Work instructions => Beneath this instruction is a block of data; output from it exactly the lines that run from the one containing "tack_flap();" through the one containing "points = [vertex.co", inclusive.

Supplied information =>
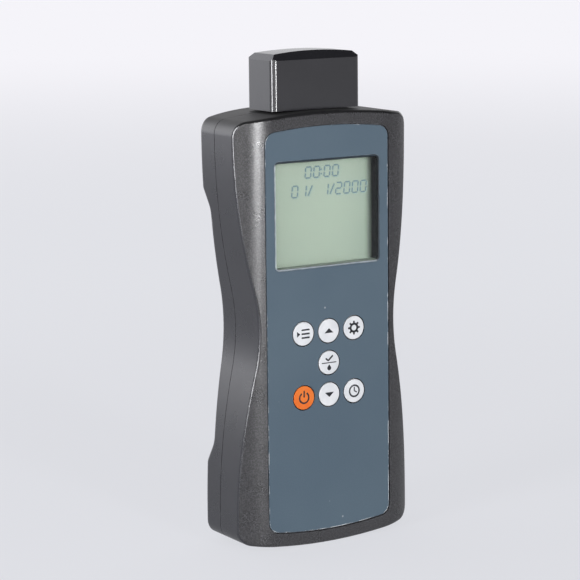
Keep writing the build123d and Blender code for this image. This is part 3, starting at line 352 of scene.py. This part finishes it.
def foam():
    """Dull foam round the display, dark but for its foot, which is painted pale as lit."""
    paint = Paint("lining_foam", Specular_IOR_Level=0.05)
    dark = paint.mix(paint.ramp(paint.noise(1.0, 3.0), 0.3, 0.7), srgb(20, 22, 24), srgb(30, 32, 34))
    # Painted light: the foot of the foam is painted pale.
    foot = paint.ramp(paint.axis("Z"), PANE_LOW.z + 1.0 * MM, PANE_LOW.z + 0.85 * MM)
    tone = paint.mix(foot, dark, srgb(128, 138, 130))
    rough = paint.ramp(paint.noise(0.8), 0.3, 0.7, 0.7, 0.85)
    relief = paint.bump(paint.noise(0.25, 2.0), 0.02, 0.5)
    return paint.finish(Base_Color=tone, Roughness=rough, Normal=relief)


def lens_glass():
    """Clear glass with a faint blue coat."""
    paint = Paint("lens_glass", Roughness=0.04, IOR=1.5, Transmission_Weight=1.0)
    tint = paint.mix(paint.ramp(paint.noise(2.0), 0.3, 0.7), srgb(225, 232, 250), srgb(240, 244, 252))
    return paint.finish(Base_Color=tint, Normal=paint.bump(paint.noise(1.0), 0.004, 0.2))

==

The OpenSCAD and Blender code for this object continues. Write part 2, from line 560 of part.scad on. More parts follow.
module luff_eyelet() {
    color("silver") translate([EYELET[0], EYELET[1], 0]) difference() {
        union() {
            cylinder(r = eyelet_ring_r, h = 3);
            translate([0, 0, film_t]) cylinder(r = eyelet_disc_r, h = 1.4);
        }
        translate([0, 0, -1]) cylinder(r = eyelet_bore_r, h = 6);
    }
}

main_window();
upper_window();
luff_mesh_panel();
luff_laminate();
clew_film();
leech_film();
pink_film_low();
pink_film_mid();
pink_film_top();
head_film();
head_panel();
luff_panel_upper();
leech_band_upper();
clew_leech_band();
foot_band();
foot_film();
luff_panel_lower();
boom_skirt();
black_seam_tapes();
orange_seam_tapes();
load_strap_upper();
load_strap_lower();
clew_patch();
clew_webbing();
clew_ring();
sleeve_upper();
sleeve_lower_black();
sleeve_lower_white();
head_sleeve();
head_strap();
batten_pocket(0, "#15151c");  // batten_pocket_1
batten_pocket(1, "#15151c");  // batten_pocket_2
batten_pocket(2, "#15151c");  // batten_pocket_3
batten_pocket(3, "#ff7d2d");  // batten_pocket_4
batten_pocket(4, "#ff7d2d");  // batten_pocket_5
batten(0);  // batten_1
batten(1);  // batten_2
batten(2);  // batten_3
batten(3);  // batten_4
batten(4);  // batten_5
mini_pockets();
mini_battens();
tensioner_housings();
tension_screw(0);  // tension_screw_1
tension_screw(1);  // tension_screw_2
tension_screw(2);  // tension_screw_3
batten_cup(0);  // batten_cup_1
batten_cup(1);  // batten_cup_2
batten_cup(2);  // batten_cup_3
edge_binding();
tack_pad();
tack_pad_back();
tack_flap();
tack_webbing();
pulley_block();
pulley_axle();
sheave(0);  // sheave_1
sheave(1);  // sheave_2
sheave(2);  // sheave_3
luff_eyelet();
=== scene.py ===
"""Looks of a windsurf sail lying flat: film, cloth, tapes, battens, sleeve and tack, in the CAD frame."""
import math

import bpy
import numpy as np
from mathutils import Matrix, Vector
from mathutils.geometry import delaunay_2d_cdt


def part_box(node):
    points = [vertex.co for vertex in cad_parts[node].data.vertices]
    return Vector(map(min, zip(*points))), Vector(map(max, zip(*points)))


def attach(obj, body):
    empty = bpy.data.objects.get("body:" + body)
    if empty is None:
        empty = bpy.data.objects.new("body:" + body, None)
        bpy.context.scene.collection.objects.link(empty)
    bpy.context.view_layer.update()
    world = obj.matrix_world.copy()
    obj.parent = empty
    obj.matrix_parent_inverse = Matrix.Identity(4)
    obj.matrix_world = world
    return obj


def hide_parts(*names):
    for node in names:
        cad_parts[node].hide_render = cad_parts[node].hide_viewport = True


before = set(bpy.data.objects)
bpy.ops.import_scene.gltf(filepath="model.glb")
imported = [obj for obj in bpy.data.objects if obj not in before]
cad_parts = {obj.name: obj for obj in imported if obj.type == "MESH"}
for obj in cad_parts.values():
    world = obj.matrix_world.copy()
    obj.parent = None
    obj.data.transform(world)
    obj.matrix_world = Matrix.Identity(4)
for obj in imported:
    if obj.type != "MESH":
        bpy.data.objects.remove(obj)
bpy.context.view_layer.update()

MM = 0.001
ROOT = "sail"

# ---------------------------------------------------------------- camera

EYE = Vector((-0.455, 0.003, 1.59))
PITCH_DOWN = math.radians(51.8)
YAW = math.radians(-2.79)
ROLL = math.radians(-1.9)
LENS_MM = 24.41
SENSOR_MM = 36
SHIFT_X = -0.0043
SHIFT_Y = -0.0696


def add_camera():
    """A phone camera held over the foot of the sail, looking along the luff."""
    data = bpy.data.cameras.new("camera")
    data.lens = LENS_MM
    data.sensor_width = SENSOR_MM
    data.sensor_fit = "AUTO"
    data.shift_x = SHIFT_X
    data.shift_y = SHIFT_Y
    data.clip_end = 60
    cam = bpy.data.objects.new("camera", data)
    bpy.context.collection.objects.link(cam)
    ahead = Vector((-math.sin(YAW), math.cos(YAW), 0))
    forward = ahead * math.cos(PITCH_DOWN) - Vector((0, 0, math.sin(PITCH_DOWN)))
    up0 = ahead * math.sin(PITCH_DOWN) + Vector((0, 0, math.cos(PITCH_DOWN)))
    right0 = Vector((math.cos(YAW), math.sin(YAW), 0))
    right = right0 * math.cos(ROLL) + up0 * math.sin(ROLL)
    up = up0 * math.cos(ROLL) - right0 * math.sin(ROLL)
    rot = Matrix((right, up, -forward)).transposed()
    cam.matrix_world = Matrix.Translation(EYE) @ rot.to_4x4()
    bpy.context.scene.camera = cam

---

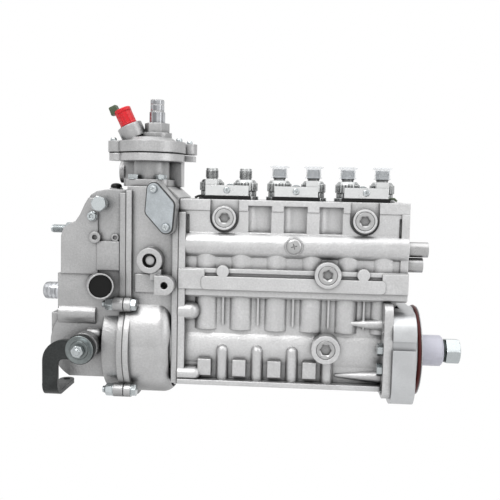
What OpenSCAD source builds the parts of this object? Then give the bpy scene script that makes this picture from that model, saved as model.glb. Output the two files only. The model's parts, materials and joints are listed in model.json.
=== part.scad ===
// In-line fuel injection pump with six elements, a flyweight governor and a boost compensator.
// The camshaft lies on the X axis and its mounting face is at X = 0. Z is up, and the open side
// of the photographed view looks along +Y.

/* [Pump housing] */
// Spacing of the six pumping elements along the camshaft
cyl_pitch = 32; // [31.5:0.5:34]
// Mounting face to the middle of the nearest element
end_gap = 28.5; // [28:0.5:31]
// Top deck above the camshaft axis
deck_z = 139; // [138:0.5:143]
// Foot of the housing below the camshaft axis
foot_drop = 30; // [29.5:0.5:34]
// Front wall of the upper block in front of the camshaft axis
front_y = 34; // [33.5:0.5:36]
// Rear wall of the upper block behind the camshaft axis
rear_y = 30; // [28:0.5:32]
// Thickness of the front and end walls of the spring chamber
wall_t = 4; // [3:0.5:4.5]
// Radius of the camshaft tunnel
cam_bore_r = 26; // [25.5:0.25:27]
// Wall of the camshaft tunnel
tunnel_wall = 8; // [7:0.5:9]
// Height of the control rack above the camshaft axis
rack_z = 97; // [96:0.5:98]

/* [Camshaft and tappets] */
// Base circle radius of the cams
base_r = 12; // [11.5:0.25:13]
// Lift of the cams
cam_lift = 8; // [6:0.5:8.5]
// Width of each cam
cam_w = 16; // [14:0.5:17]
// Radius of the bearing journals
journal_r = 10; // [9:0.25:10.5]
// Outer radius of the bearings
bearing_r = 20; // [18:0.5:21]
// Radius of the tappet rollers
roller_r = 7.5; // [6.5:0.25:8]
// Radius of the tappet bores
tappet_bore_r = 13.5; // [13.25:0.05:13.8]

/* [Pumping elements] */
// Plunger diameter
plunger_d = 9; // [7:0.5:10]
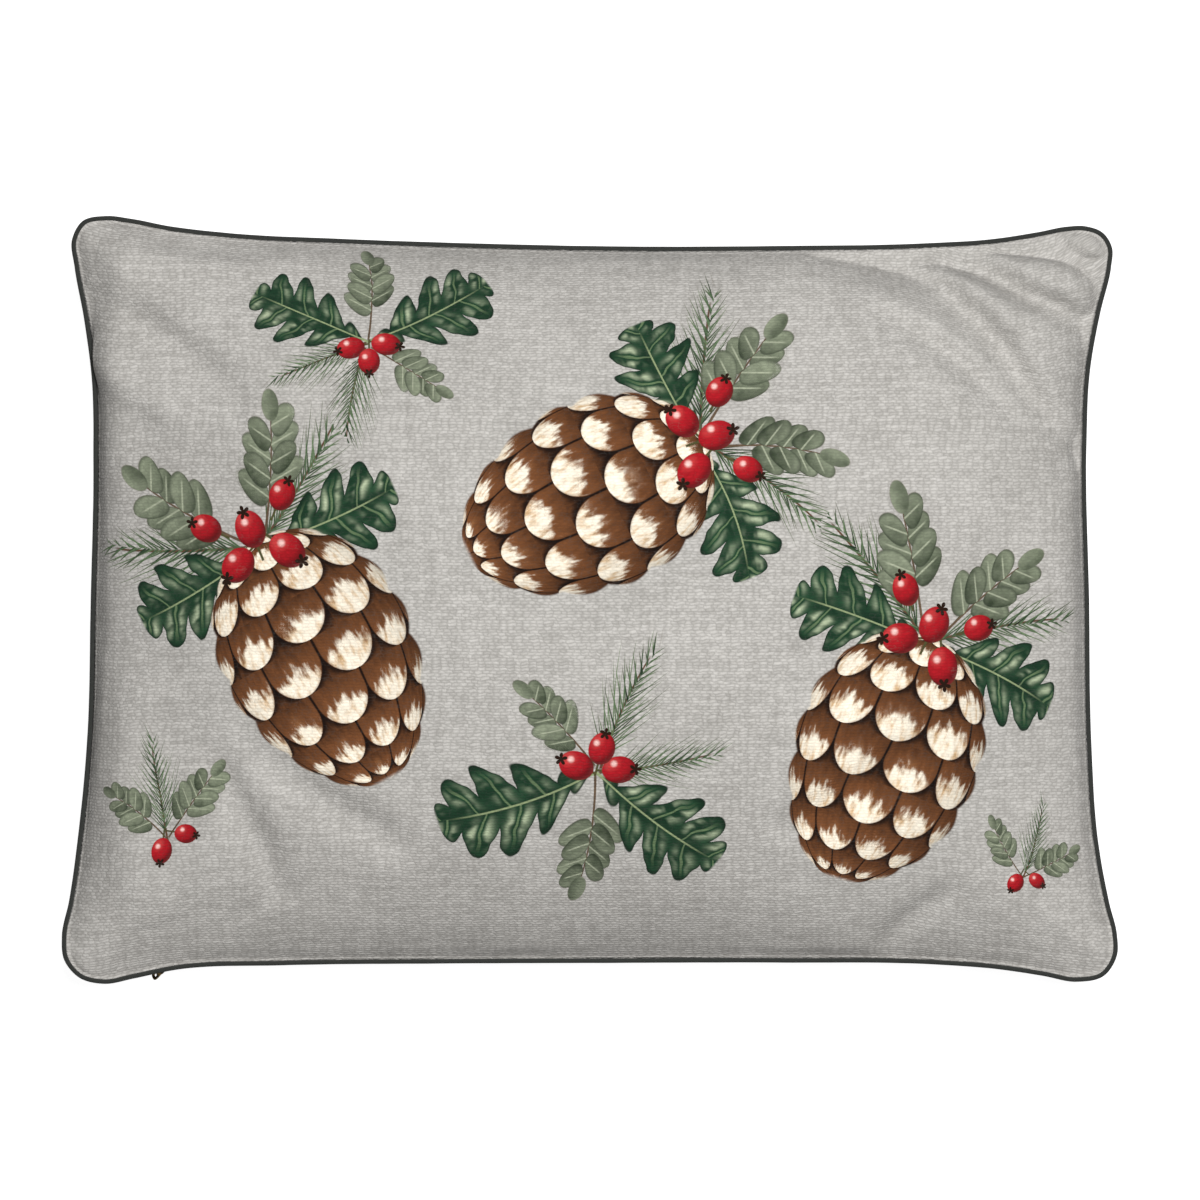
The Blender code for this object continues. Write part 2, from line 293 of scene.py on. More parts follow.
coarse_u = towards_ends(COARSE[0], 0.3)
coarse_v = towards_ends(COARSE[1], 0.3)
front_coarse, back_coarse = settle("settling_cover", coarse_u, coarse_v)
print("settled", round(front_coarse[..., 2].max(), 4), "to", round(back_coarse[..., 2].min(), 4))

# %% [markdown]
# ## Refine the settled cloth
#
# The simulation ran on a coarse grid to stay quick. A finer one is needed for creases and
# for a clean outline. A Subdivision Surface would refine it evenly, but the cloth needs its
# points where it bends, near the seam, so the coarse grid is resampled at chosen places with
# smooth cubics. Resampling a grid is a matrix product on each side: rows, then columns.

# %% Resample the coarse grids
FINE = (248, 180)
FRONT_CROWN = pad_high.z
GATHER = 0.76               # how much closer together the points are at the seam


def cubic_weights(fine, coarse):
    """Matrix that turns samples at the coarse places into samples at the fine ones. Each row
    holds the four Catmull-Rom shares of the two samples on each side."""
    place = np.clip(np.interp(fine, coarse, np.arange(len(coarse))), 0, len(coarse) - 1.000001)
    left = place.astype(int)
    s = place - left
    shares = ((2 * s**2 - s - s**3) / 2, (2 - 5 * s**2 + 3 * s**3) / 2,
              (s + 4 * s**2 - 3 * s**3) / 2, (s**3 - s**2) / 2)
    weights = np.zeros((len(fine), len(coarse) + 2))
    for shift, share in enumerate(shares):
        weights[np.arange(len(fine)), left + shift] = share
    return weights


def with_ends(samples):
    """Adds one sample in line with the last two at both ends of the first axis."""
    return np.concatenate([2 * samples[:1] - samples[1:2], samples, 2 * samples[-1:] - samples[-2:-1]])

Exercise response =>
tack_flap();
tack_webbing();
pulley_block();
pulley_axle();
sheave(0);  // sheave_1
sheave(1);  // sheave_2
sheave(2);  // sheave_3
luff_eyelet();
=== scene.py ===
"""Looks of a windsurf sail lying flat: film, cloth, tapes, battens, sleeve and tack, in the CAD frame."""
import math

import bpy
import numpy as np
from mathutils import Matrix, Vector
from mathutils.geometry import delaunay_2d_cdt


def part_box(node):
    points = [vertex.co for vertex in cad_parts[node].data.vertices]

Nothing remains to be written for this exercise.